This paper deals with the techniques and problems of modelling very large networks which exceed computer hardware resources. Emphasis is placed on the mechanics of modifying the data in preparation for modelling. Two very different databases are addressed - one is a very sample database; the second is a very detailed database. Brooklyn Union Gas (BUG) has been modelling very large networks for many years with varying degrees of success. The successful solution is not easily defined because the techniques used are not conventional and require additional measures of acceptability. I cannot claim that the techniques we employ to reach a solution through modelling are always correct and valid. I do feel that the solutions reached are acceptable when backed up by a good working knowledge of the gas system, modelling experience, and an awareness of the limitations of the design tool in varying applications.
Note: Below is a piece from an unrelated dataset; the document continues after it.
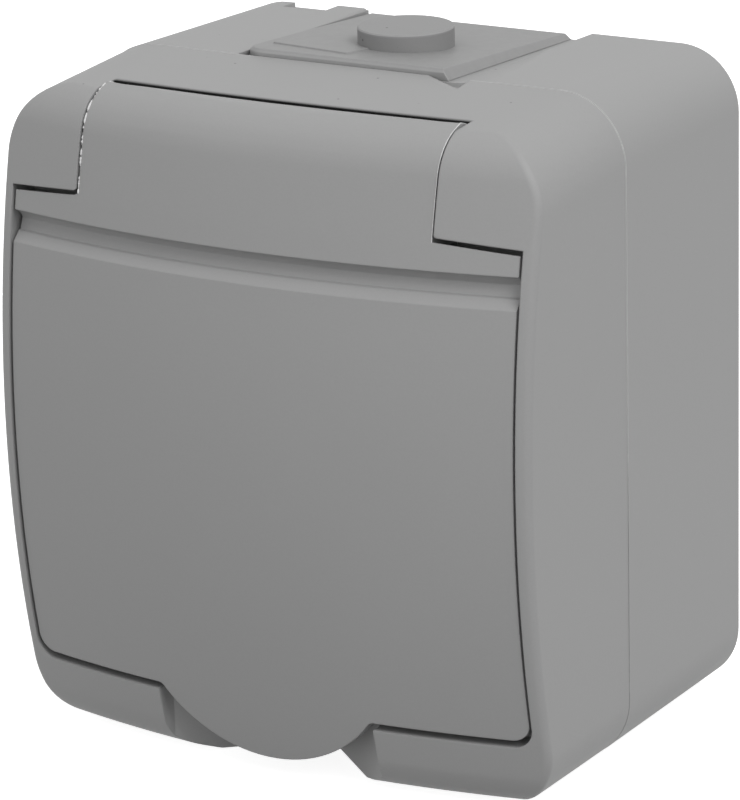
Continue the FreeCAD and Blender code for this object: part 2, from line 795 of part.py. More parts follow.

Three different size gas piping systems are modelled at BUG - small (less than 300 nodes), moderate (less than 3000 nodes), and very large (20000-40000 nodes). The present company hardware and operating system are capable of handling a 13000 node/17000 NCE problem which requires 6 megabytes of real storage. The purpose of this paper is to focus on the techniques we use to model very large piping systems. The paper is presented in three parts. Part I deals with the problems of handling our very large Brooklyn/Queens low pressure networks which exceed our computer hardware resources; Part II deals with the problems of extracting network data from our Staten Island DFIS corporate data base; Part III discusses the pros and cons of engineering self-sufficiency in this computer application.

A. Background

BUG services approximately 1.1 million customers are supplied from our Brooklyn/Queens (B/O) low pressure system. This system is predominately a 4" and 6" Cast Iron interconnected/looped grid which exists under every street in Brooklyn and Queens. Intersections are normally 4-way interconnections. There are no discontinuities in this system of pipes. Likewise, the 48000 NCE's and 36000 nodes in the data base description are interconnected and continuous. This data base was created and is maintained by our Engineering department. It is not a corporate data base. The data base contains only pipe attributes necessary for modelling diameter and length. It does not contain information on welds, couplings, joints, bends, valves, offsets, and reducers, but instead throws in an efficiency factor to adjust for these elements, as well as any loss in cross sectional area due to deposits left from when gas was manufactured. Pipe roughness is also assigned to each pipe based on diameter. A clerk within my group, working from revised field installation documents issued by the Drafting section of our Distribution department, updates our data base. Loads are assigned to appropriate nodes through a ‘findering’ system commonly used in the industry. In our case, nodes are assigned ranges of customer account numbers (therefore billing history) that fall within 1/2 block of the node.